*Exercise prompt:* Check every line of the entries that follow, and copy the ones containing "More".

*Records shown:*

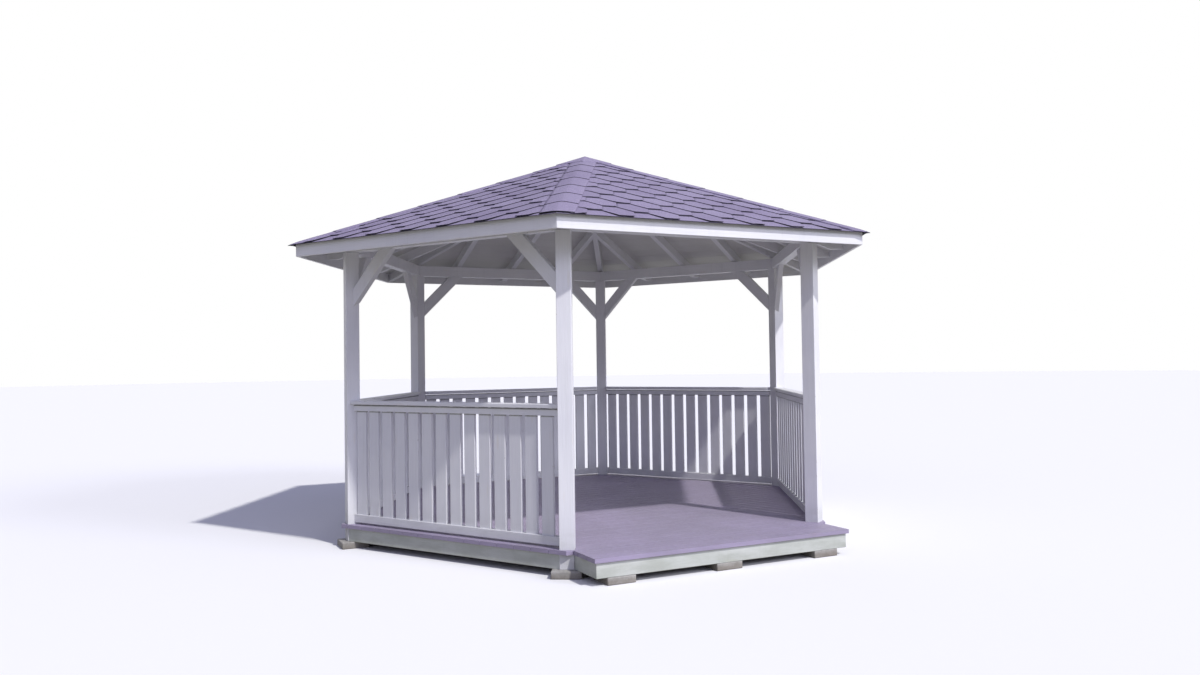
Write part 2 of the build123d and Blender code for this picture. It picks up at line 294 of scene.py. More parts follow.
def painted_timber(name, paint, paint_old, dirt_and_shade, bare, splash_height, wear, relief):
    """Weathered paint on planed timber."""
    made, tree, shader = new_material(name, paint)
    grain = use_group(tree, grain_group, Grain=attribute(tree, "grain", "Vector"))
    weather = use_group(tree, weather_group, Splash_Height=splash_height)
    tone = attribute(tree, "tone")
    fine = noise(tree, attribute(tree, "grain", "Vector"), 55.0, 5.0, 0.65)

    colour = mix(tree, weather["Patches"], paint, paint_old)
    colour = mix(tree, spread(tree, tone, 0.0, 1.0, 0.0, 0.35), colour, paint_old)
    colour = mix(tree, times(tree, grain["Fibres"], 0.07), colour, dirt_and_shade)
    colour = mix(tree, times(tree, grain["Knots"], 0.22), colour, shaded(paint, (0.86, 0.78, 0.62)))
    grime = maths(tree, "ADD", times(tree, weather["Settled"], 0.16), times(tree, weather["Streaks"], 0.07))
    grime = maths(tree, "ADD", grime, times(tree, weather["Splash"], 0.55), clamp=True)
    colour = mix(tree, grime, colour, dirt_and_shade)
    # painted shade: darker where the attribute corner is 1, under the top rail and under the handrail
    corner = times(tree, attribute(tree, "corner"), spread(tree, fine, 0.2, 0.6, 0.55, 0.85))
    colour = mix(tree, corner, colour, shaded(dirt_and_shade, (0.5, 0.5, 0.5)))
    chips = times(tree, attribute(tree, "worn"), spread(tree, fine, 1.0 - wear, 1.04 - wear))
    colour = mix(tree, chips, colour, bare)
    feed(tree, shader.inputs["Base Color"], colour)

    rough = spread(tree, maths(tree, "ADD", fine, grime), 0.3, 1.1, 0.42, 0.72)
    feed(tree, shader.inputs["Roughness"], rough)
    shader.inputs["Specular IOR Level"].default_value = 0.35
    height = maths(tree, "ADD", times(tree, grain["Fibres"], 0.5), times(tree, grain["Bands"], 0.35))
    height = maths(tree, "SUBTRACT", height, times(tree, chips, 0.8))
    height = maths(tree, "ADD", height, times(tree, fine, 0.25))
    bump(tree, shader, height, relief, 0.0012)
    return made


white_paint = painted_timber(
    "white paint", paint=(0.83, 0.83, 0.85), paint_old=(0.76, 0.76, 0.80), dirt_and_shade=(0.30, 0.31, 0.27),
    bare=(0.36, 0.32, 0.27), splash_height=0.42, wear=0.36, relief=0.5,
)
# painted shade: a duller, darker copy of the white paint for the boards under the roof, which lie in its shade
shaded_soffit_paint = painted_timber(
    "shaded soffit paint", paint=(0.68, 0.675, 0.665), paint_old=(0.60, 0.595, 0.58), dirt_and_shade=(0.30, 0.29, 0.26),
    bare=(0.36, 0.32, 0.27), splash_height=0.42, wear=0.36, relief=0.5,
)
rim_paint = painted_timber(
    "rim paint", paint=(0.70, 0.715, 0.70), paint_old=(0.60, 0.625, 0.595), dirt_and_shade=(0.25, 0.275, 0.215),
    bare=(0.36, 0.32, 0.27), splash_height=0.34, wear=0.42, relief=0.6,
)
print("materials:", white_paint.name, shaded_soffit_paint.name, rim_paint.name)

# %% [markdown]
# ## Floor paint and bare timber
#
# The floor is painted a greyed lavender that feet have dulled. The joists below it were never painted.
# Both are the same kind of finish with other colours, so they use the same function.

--

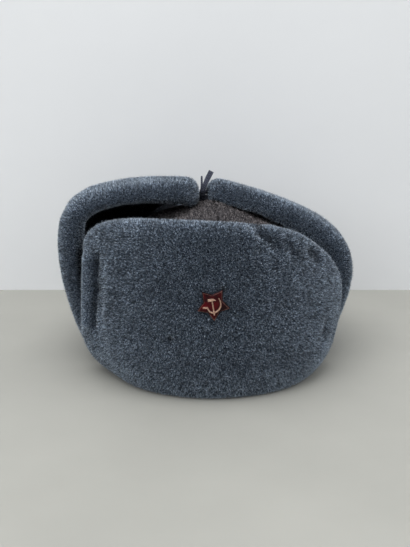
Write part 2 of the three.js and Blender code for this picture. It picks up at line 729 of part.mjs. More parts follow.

---

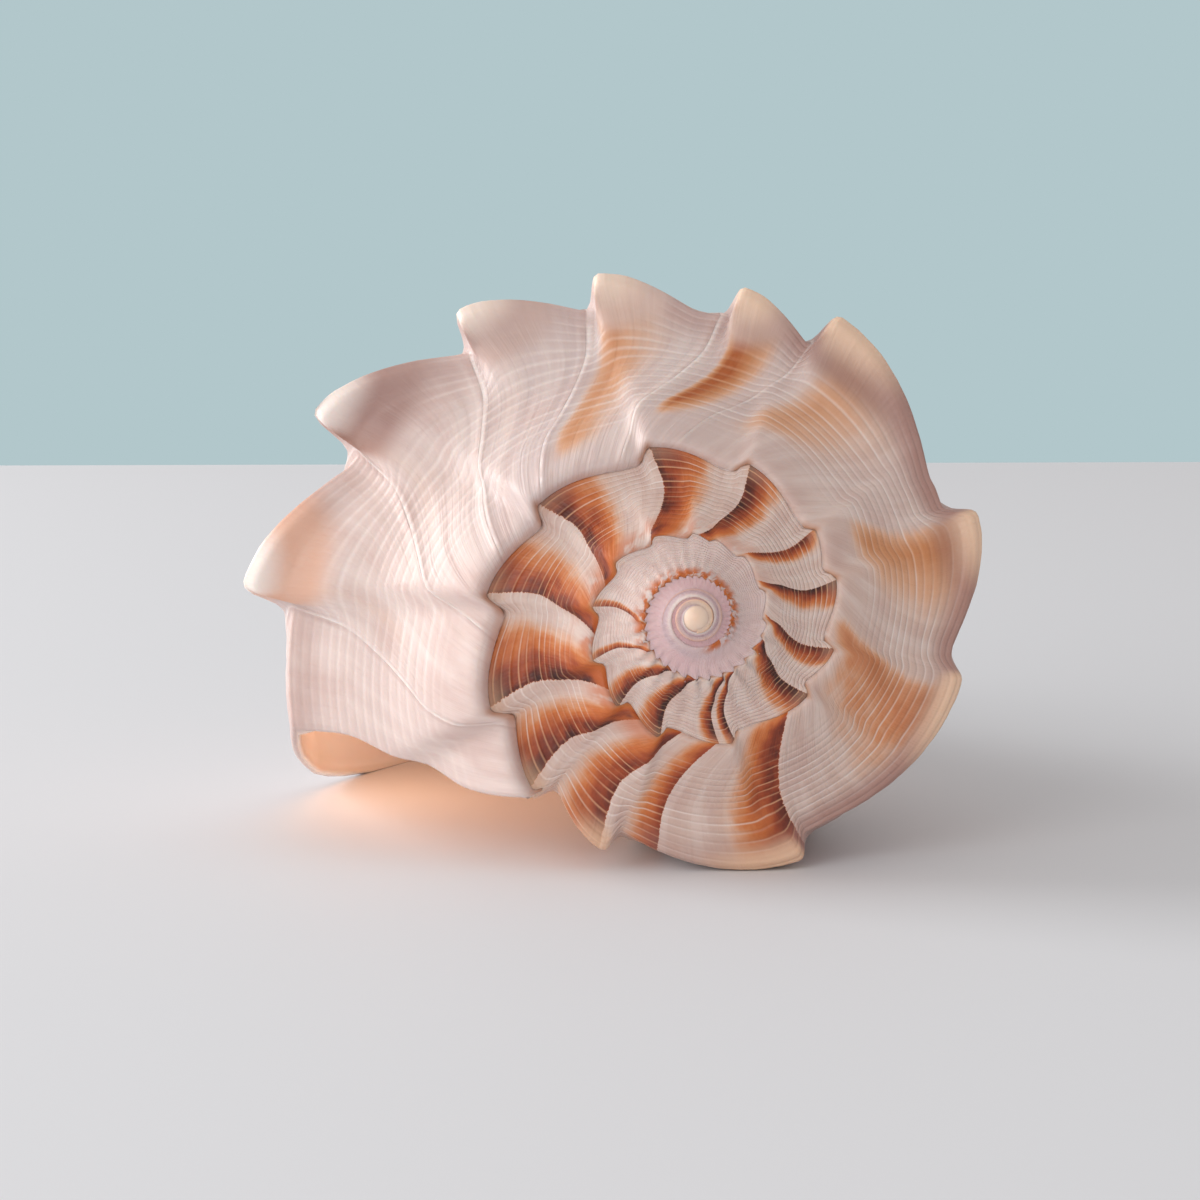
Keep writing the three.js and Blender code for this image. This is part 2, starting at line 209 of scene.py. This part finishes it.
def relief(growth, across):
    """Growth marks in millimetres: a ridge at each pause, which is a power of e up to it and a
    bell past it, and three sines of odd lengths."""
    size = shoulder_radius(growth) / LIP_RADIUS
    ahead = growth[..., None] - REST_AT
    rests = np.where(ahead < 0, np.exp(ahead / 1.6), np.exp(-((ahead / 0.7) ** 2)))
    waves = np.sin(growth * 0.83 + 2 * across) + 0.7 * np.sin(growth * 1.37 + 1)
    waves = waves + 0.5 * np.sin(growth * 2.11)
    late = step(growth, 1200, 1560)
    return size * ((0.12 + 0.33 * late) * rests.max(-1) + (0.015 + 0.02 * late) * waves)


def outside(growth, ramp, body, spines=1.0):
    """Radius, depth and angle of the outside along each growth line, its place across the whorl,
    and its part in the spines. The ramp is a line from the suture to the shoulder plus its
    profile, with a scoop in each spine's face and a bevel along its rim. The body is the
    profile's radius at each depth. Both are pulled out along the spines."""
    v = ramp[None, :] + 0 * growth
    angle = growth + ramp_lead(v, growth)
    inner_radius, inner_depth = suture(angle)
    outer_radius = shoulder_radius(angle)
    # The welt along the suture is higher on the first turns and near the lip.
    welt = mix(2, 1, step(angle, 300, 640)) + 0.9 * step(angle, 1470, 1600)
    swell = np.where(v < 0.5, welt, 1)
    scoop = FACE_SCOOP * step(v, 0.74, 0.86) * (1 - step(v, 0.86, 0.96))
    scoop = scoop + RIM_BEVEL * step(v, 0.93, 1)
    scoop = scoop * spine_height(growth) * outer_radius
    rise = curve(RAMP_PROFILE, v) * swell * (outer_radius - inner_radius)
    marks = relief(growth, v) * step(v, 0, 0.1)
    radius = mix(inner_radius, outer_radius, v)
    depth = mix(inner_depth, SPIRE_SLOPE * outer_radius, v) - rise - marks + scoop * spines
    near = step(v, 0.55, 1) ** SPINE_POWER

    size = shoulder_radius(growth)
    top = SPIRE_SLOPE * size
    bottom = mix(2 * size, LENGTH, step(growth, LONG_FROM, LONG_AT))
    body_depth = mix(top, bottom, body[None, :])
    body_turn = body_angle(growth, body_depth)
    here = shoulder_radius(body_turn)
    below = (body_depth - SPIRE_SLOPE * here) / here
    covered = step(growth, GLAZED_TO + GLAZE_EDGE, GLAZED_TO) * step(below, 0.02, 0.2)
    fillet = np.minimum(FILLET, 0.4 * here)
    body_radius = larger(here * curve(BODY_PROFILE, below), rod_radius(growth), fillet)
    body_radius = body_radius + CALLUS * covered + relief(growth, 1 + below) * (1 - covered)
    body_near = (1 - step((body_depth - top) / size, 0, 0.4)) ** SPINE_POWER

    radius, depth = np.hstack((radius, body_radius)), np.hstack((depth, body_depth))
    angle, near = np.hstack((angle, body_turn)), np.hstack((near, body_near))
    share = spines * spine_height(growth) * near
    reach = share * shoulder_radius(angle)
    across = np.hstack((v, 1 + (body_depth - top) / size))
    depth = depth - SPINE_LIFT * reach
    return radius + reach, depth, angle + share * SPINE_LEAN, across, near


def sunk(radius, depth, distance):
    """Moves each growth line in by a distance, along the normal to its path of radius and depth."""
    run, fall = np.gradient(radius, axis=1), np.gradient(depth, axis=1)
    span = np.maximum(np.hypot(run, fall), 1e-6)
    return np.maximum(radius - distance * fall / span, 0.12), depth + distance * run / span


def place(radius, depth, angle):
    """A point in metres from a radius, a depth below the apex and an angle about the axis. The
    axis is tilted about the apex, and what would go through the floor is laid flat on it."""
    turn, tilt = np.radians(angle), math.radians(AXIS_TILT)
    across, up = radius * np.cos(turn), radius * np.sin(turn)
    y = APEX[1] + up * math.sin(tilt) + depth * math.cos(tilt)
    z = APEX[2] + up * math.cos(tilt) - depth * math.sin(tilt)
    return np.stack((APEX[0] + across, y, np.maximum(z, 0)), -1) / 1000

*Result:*
Write part 2 of the build123d and Blender code for this picture. It picks up at line 294 of scene.py. More parts follow.
Write part 2 of the three.js and Blender code for this picture. It picks up at line 729 of part.mjs. More parts follow.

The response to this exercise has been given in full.